**Required work:**
Please write out the complete listing that follows, exactly as it reads.

**Material:**

_ _ _ _ _ _ _

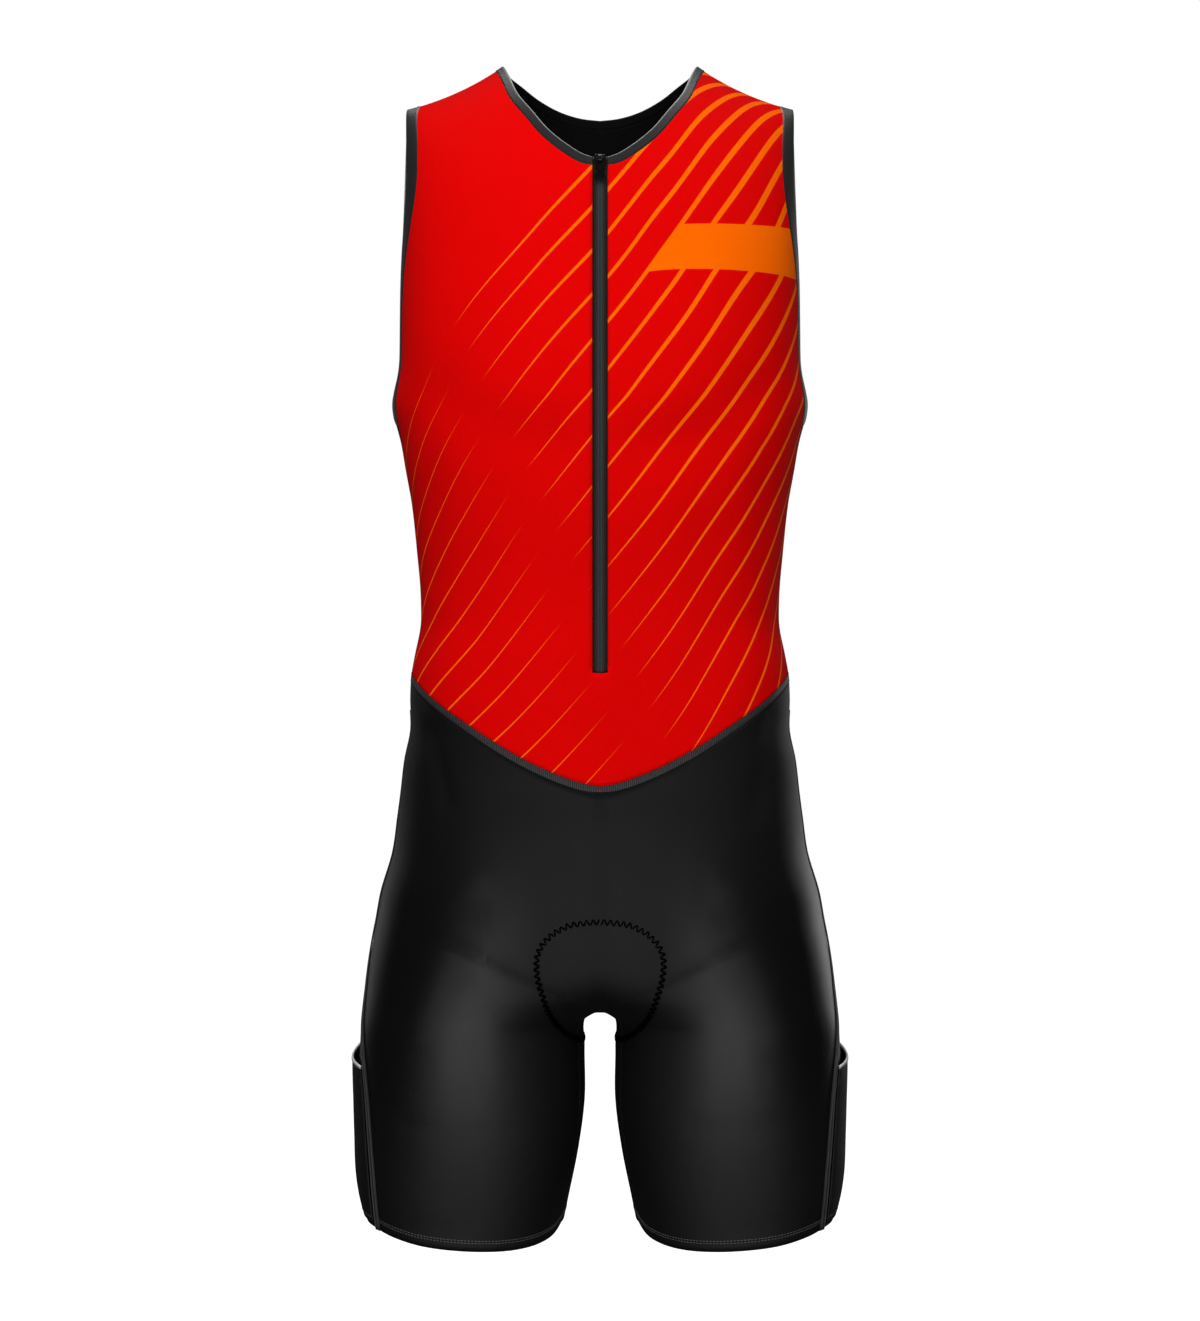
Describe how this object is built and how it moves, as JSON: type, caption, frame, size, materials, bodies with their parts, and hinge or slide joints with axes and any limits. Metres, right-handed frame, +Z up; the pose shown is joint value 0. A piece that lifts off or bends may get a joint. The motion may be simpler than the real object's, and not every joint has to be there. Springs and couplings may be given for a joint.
{
  "type": "triathlon suit",
  "caption": "Sleeveless one-piece suit of knit cloth with a front zip and thigh-length legs, filled out as worn with no wearer, open at neck, arms and legs.",
  "frame": {"origin": "midpoint between the two shoulder straps on the centre plane, level with the middle of the straps' slope, where the wearer's shoulders carry the suit", "axes": "+Z up, -Y towards the suit's front, +X towards the wearer's left"},
  "size_m": [0.405, 0.245, 0.9385],
  "materials": {
    "red_knit": "matte knit with orange stripes",
    "black_knit": "matte knit",
    "black_satin": "satin stretch knit",
    "binding": "satin elastic",
    "seam_tape": "flat stitched tape",
    "zip_tape": "woven tape with coil",
    "pad": "brushed foam pad",
    "zip_metal": "painted black"
  },
  "bodies": {
    "suit": {"torso_front": "red_knit", "torso_back": "black_knit", "neck_binding": "binding", "armhole_binding_left": "binding", "armhole_binding_right": "binding", "waist_band_front": "seam_tape", "waist_band_back": "seam_tape", "shorts_front": "black_satin", "shorts_back": "black_satin", "inner_leg_panel": "black_satin", "side_seam_tape_left": "seam_tape", "side_seam_tape_right": "seam_tape", "pocket_left": "black_satin", "pocket_right": "black_satin", "pocket_binding_left": "binding", "pocket_binding_right": "binding", "seat_pad": "pad", "zip_tape_left": "zip_tape", "zip_tape_right": "zip_tape", "zip_slider": "zip_metal"},
    "tab": {"pull_tab": "zip_metal"}
  },
  "joints": [
    {"name": "pull_tab_swing", "type": "hinge", "parent": "suit", "child": "tab", "pos_m": [0, -0.10771, -0.07853], "axis": [-1, 0, 0], "range_deg": [0, 160]}
  ]
}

_ _ _ _ _ _ _

**Answer to this exercise:**
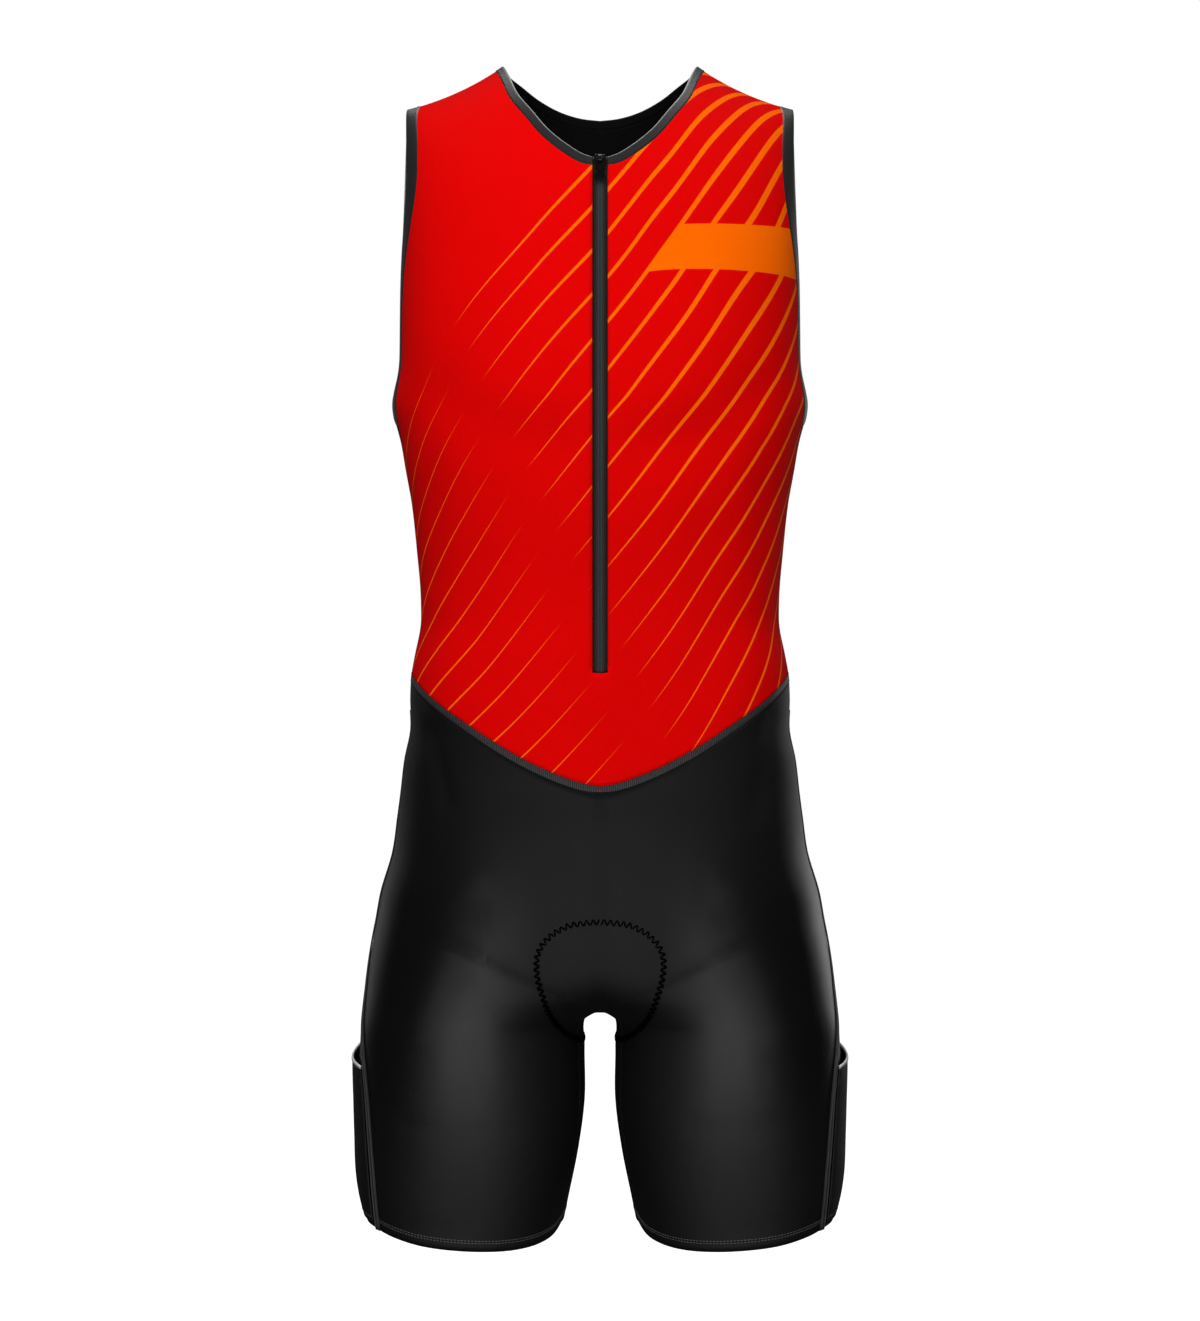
Describe how this object is built and how it moves, as JSON: type, caption, frame, size, materials, bodies with their parts, and hinge or slide joints with axes and any limits. Metres, right-handed frame, +Z up; the pose shown is joint value 0. A piece that lifts off or bends may get a joint. The motion may be simpler than the real object's, and not every joint has to be there. Springs and couplings may be given for a joint.
{
  "type": "triathlon suit",
  "caption": "Sleeveless one-piece suit of knit cloth with a front zip and thigh-length legs, filled out as worn with no wearer, open at neck, arms and legs.",
  "frame": {"origin": "midpoint between the two shoulder straps on the centre plane, level with the middle of the straps' slope, where the wearer's shoulders carry the suit", "axes": "+Z up, -Y towards the suit's front, +X towards the wearer's left"},
  "size_m": [0.405, 0.245, 0.9385],
  "materials": {
    "red_knit": "matte knit with orange stripes",
    "black_knit": "matte knit",
    "black_satin": "satin stretch knit",
    "binding": "satin elastic",
    "seam_tape": "flat stitched tape",
    "zip_tape": "woven tape with coil",
    "pad": "brushed foam pad",
    "zip_metal": "painted black"
  },
  "bodies": {
    "suit": {"torso_front": "red_knit", "torso_back": "black_knit", "neck_binding": "binding", "armhole_binding_left": "binding", "armhole_binding_right": "binding", "waist_band_front": "seam_tape", "waist_band_back": "seam_tape", "shorts_front": "black_satin", "shorts_back": "black_satin", "inner_leg_panel": "black_satin", "side_seam_tape_left": "seam_tape", "side_seam_tape_right": "seam_tape", "pocket_left": "black_satin", "pocket_right": "black_satin", "pocket_binding_left": "binding", "pocket_binding_right": "binding", "seat_pad": "pad", "zip_tape_left": "zip_tape", "zip_tape_right": "zip_tape", "zip_slider": "zip_metal"},
    "tab": {"pull_tab": "zip_metal"}
  },
  "joints": [
    {"name": "pull_tab_swing", "type": "hinge", "parent": "suit", "child": "tab", "pos_m": [0, -0.10771, -0.07853], "axis": [-1, 0, 0], "range_deg": [0, 160]}
  ]
}